Re: Suddenly Hitchens cares for women.
by isiscrisis

Your argument is a straw-man. Red-herring, I believe; although that seems confounded with ad hominem.

I agree with you completely that to support health-care coverage for Viagra while not supporting it for birth-control is terribly misogynistic.

However, if someone combines this misogynistic belief with concern about women's education, that simply makes him a hypocrite (and possibly an a**hole). It does not negate the importance of women's education. The birth control issue is a red herring to that debate, and the fact that the author is a hypocrite also, while a valid criticism in the personal sphere, does not negate the importance of women's education, or the validity of arguments based upon its importance.

FYI, personally (since that appears fundamental to your argument style) I also agree with you that the response to 9/11 was incompetent and criminal, due to the Bush administration and various, primarily Neo-Con (and Neo-Trotskyite) thinkers (including Hitchens). I was shocked at the idea of the Iraq War, horrified that PNAC had pushed for it years previous, and frightened at the apparent insanity latent in the American population that they would even consider letting this absurdity go through.

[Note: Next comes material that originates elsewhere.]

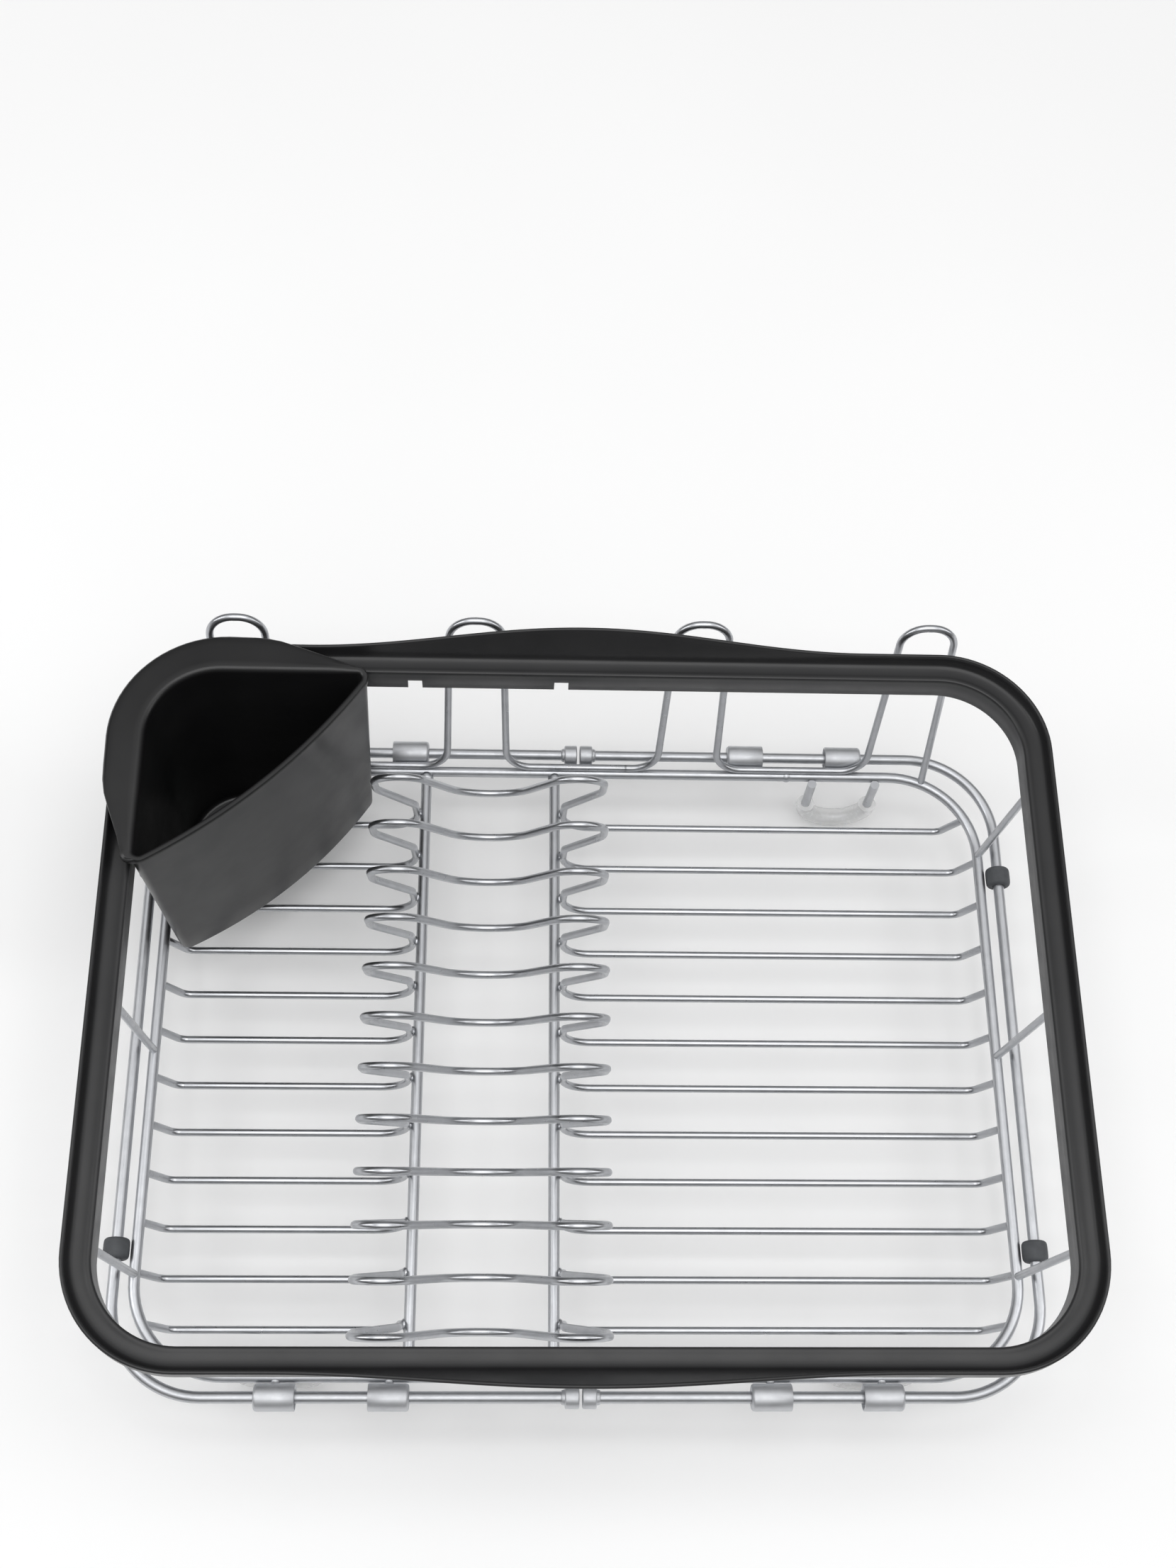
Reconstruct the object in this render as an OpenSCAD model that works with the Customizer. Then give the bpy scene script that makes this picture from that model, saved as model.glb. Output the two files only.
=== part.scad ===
// Dish drying rack: a welded wire basket with a row of plate dividers, a moulded rim,
// a lift-out cutlery caddy and two wire arms that pull out to span a sink.
// Lengths are millimetres. The heights below are measured from the axis of the floor wires.

/* [Basket] */
// Length of the base ring, between wire axes
ring_l = 336.6; // [300:0.2:400]
// Width of the base ring, between wire axes
ring_w = 248.4; // [240:0.2:280]
// Corner radius of the base ring, at the wire axis
ring_r = 35.9; // [34:0.1:40]
// Diameter of the base ring's wire
ring_d = 4.4; // [4:0.1:5]
// Height of the base ring above the floor wires
ring_z = 13.6; // [12.5:0.1:16]
// Diameter of the floor, hook and upright wires
wire_d = 3; // [2.6:0.1:3.2]
// Distance between neighbouring floor wires
row_pitch = 19.1; // [18:0.1:20]
// Length of a floor wire's level run, end to end
floor_run_l = 320.8; // [290:0.2:321]
// Length of the level run of the first and last floor wires
end_run_l = 311.4; // [280:0.2:311]

/* [Plate dividers] */
// Centre of the dividers along the rack
divider_x = -37.1; // [-45:0.1:0]
// Distance between the two support bars
bar_gap = 54.2; // [50:0.1:60]
// Width of one divider over its wire axes
divider_w = 89.8; // [86:0.1:100]
// Height of a divider's two crests, along its leaning plane
crest_h = 86; // [80:0.5:90]
// Height of the dip between the crests
dip_h = 56; // [50:0.5:60]
// Steepness of the wave between crest and dip
wave_slope = 59; // [56:1:62]
// Lean of a divider towards the front
divider_lean = 12.9; // [0:0.1:14]

/* [Hooks and uprights] */
// Centres of the hooks along the back
hook_x = [-135.6, -43, 45.6, 134.2];
// Distance between a hook's legs at the bottom
hook_foot_w = 25; // [23:0.1:27]
// Width of a hook's loop
hook_loop_w = 20.8; // [20:0.1:22]
// Height of the hook wire at the top of a loop
hook_top = 107; // [105:0.5:115]
// Outward lean of the hooks, as a slope
hook_slope = 0.22; // [0.2:0.01:0.25]
// Where the side uprights stand, along the side
upright_y = [88, 0.5, -87];
// How far an upright leans towards the front
upright_lean = 5.5; // [0:0.5:6]

/* [Rim] */
// Length of the rim
rim_l = 355.6; // [355:0.1:357]
// Width of the rim without its handles
rim_w = 271.6; // [271:0.1:272]
// Outer corner radius of the rim
rim_r = 40.6; // [38:0.1:42]
// Offset of the rim's middle towards the back
rim_y = -0.2; // [-0.3:0.1:0]
// Height of the rim's outer edge
rim_z = 103.9; // [103:0.1:106]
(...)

I did actually move to Canada shortly before the Iraq war started. I got a student visa for this purpose, refusing to even apply to a single American university that year, and stayed in Canada until it was clear a Democrat who has initially opposed the Iraq war was to be elected in 2008. I'm currently extremely angry at Obama for not pushing war crimes investigations against the Bush admin, and am for that reason (as well as culture shock -- coming back here I can't bear the comparative nastiness, dominance-orientation, and saccharine-sweet fake nice) planning to immigrate either back to Canada, or else to the UK (where large numbers of people bother to protest seriously), in the next few years.

That said, the destruction of girl's schools in Pakistan and Afghanistan (have you read _Three Cups of Tea_?) is an absolutely horrible thing, and it is too little talked about IMO, and anyone willing to mention it in print gets kudos from me. Also, for all that I am in favor of birth control--use it myself--being murdered and having your only chance at education destroyed is actually a much larger women's rights issue than birth control, IMO. (Unless white women's pressing rights issues count for more than brown women's, in which case, by all means, compare difficulty in getting birth control to being shut in home, actively denied the barest literacy, and murdered for going to school.)



Similarly, the issue of "what Islamofascists would do to your daughter if they could get their hands on her", while admittedly often used here as a way to use racist fears to distract away from Republican and Neo-Con incompetence, is nevertheless an actually important issue, especially if you have female relations in the Middle East for whom you care, and who are in no small part genuinely endangered by the Bush-and-Neo-Con-assisted Islamofascist increase in power.

My main point is less about the issues, than that you muddle them with so many fallacious conclusions that are extremely difficult to sort through. I agree with you on essentially all your basic points -- Hitch is a hypocrite, women have a right to birth control, Islamofascists-and-your-daught­er is used in the US mainly as a distraction, Bush and many in his admin are criminal and made the global danger from Islamofascism much worse -- but in drawing your conclusions something extremely strange happens, and you end up looking like you care more about a journalist's hypocrisy than about girls being forced into illiteracy, or the equivalent of the Spanish Inquisition pushing through the UN -- the closest thing we have for globally common government -- a absurdly totalitarian restriction that their beliefs are not to be criticized.

By the way, as far as what we should actually DO in Afghanistan and Pakistan (where so many girls can no longer go to school), IMO see Ted Rall. That's not linked to what I think are the main points in the Hitchens piece, but given your argument style, my gut is telling me I'm probably going to be attacked as itching for war escalation in Central Asia. For what it is worth, I'm not.